Кендалл вздрогнула, когда капитан решительно захлопнул за собой дверь. И тут она почувствовала, как в ней просыпается, прежний характер и мятежный дух.

Послышался скрежет задвигаемого засова. Он не решил, как с ней поступить, но одну вещь он, несомненно, для себя решил — ни в коем случае не доверять ей. Он не верил ей и не был готов отпустить ее. Пока не был готов, и поэтому запер ее на щеколду. Она снова его пленница.

Она долго сидела, тупо уставившись на дверь. Потом робко посмотрела на свою полуприкрытую одеялом наготу, на голые доски пола, на которых, захваченная бурей ярости и нежности, потеряла девственность.

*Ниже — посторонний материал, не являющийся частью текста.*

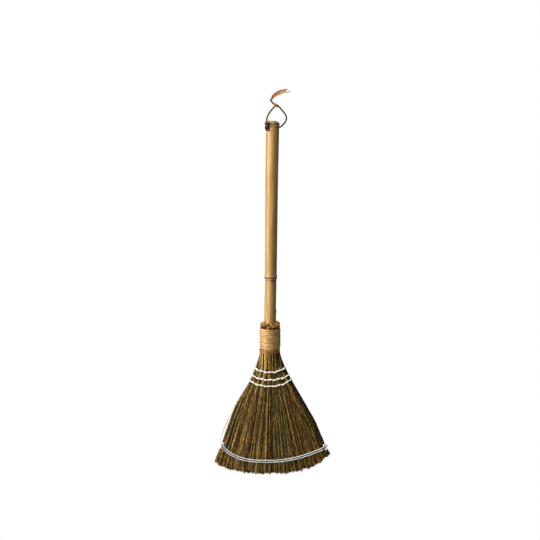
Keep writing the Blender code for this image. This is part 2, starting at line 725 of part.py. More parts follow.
def make_loop(parts, cutters):
    """The cord's free strands, its stretch in the hole, its knots and its frayed end."""
    along = Vector((math.cos(HOLE_TURN), math.sin(HOLE_TURN), 0))
    hole = Vector((-LOOP_SIDE, 0, -LOOP_HEIGHT))
    reach = HANDLE_TOP_RADIUS + NODE_RIDGE
    right = smooth_route(in_metres(RIGHT_ROUTE), CORD_STEP)
    left = smooth_route(in_metres(LEFT_ROUTE), CORD_STEP)
    inside = [hole - along * (reach + 2 * CLEARANCE), hole + along * (reach - CLEARANCE)]
    pieces = [
        (tube("cord_in_hole", inside, CORD_RADIUS, parts), "brown_cord"),
        (tube("loop_strand_right", right, CORD_RADIUS, parts), "brown_cord"),
        (tube("loop_strand_left", left, CORD_RADIUS, parts), "brown_cord"),
        (make_hitch(parts, right), "brown_cord"),
    ]
    side_knot = make_ellipsoid("side_knot", Vector(SIDE_KNOT_PLACE) * MM,
                               (SIDE_KNOT_DEPTH, SIDE_KNOT_WIDTH, SIDE_KNOT_HEIGHT), parts, HOLE_TURN)
    tail = tube("knot_tail", smooth_route(in_metres(KNOT_TAIL_ROUTE), CORD_STEP), KNOT_TAIL_RADIUS, cutters)
    pieces.append((combine(side_knot, tail, "UNION"), "brown_cord"))
    width = 2 * TAIL_KNOT_RADIUS
    tail_knot = make_ellipsoid("tail_knot", Vector(TAIL_KNOT_PLACE) * MM, (width, width, width), parts)
    pieces.append((tail_knot, "brown_cord"))
    fray = None
    for i, route in enumerate(FRAY_ROUTES):
        points = smooth_route(in_metres(route), FRAY_STEP)
        last = len(points) - 1
        shares = [between(1, FRAY_TIP_SHARE, k / last) for k in range(last + 1)]
        if fray:
            prong = tube(f"prong_{i}", points, PRONG_RADIUS, cutters, resolution=1, shares=shares)
            combine(fray, prong, "UNION")
        else:
            fray = tube("frayed_end", points, FRAY_RADIUS, parts, resolution=1, shares=shares)
    pieces.append((fray, "frayed_cord"))
    return pieces


def empty_at(name, place):
    made = bpy.data.objects.new(name, None)
    made.location = place
    bpy.context.scene.collection.objects.link(made)
    return made


def build():
    clear_scene()
    chance = random.Random(SEED)
    parts = collection_named("broom")
    cutters = collection_named("cutters")
    peg = empty_at("loop_peg", (0, 0, 0))
    pivot = empty_at("cord_pivot", (-LOOP_SIDE, 0, -LOOP_HEIGHT))
    broom_place = Vector((-bow(HOLE_HEIGHT), 0, -HOLE_HEIGHT))
    finish(make_handle(parts, cutters), "bamboo", pivot, broom_place)
    for side_name, side in (("front", -1), ("back", 1)):
        for index in range(TUFTS_PER_SIDE):
            tuft = make_tuft(side_name, side, index, parts, cutters, chance)
            finish(tuft, "straw", pivot, broom_place)
    finish(make_inner_tie(parts), "wire", pivot, broom_place)
    finish(make_hoop(parts), "hoop_cane", pivot, broom_place)
    finish(make_binding(parts, cutters), "rattan", pivot, broom_place)
    for row in make_stitch_rows(parts, cutters) + make_hem_threads(parts, cutters):
        finish(row, "white_twine", pivot, broom_place)
    for name, edge in (("hem_knot_left", -1), ("hem_knot_right", 1)):
        finish(make_hem_knot(name, edge, parts, cutters), "white_twine", pivot, broom_place)
    for piece, material in make_loop(parts, cutters):
        finish(piece, material, peg, Vector((0, 0, 0)))


build()
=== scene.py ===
"""Looks of the hand broom: bamboo handle, rattan binding, stitched straw fan and twisted cord loop.

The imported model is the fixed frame. Every piece here is made in metres in that frame, with +Z up along
the handle and -Y towards the front. Places inside the fan are given by a side (-1 front, 1 back), by s,
which runs from -1 at the left edge to 1 at the right edge, and by q, from 0 at the middle plane of the
fan to 1 at its outer straws.
"""

import logging
import math
import random
from dataclasses import asdict, dataclass, field, replace
from enum import Enum
from functools import partial
from typing import Any, Callable, Iterable, NamedTuple, Sequence

import bmesh
import bpy
from mathutils import Matrix, Vector, noise


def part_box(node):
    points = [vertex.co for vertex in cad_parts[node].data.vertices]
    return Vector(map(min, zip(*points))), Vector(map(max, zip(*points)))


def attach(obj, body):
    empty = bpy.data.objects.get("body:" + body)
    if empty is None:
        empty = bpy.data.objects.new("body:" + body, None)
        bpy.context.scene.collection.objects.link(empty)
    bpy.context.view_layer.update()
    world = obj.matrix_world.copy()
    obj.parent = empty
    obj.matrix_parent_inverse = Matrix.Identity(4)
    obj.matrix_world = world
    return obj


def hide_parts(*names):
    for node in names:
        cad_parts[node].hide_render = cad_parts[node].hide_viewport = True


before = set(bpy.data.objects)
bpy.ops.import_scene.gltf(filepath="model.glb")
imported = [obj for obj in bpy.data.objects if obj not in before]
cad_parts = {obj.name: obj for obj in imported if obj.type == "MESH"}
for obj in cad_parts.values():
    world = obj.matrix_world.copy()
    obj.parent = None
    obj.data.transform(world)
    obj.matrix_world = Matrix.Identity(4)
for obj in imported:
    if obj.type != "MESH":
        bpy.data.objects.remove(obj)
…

И вновь ощутила свое тело, ибо мысли о Бренте обуревали ее, он был рядом, подавлял своим присутствием, и она не могла думать ни о чем, кроме его грубой силы и неприкрытой мужественности. Но теперь она почувствовала боль, которая жгла ее изнутри, словно огонь, мучительно напоминающий о насилии. Особенно сильно мучила мысль, что она потеряла невинность и гордость, поддавшись вихрю слепого желания, расчетливой мести.

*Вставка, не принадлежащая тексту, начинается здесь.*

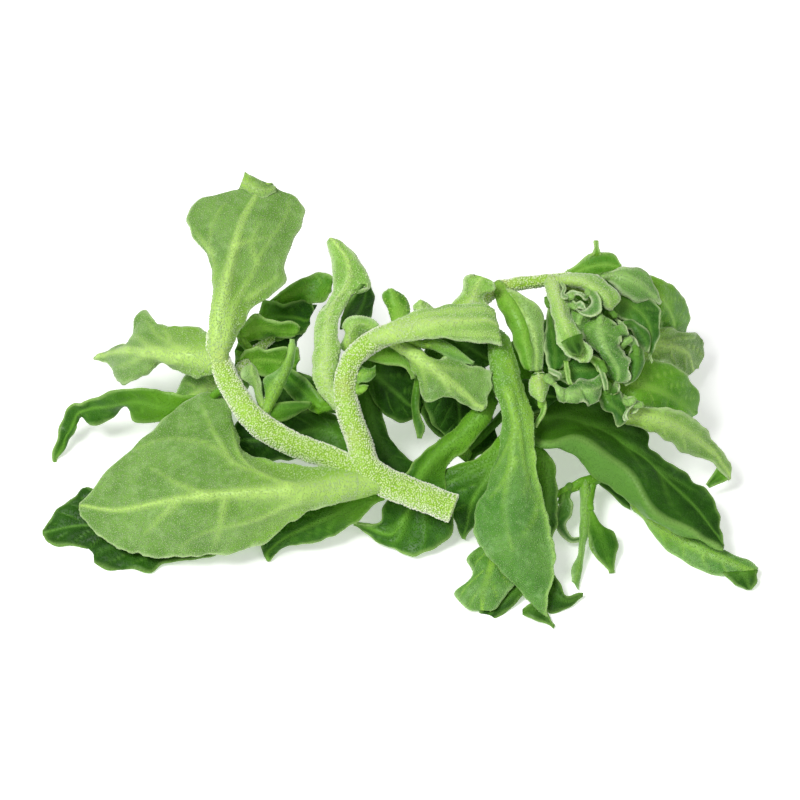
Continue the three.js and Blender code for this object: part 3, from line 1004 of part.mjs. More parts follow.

Лишь теперь Кендалл поддалась слабости и позволила себе разрыдаться. Она вволю поплакала, глаза высохли, но всхлипы еще сотрясали ее тело. А отчего же она плакала? Кендалл и сама толком не понимала отчего…

В становище еще раздавались какие-то звуки, когда Брент, мягко спружинив, спрыгнул с лестницы на землю. Постояв несколько мгновений и привыкнув к темноте, он увидел, что на площадке возле угасшего костра сидят его матросы и о чем-то серьезно беседуют с группой индейских воинов. С корабля матросы принесли изрядное количество бутылок хорошего бурбона из Кентукки. Было ясно, что и белые, и индейцы успели глотнуть огненной воды.

Они так и не услышали приближения Брента, пока он не возник совсем рядом, — событие неслыханное, особенно если речь идет о матросах и семинолах. Чтобы скрыть изумление, Брент напустил на себя суровость и обрушил на головы своего экипажа и воинов-семинолов отрывистую армейскую команду. Командный рык мигом прекратил все разговоры, и Макклейн увидел устремленные на него виноватые глаза.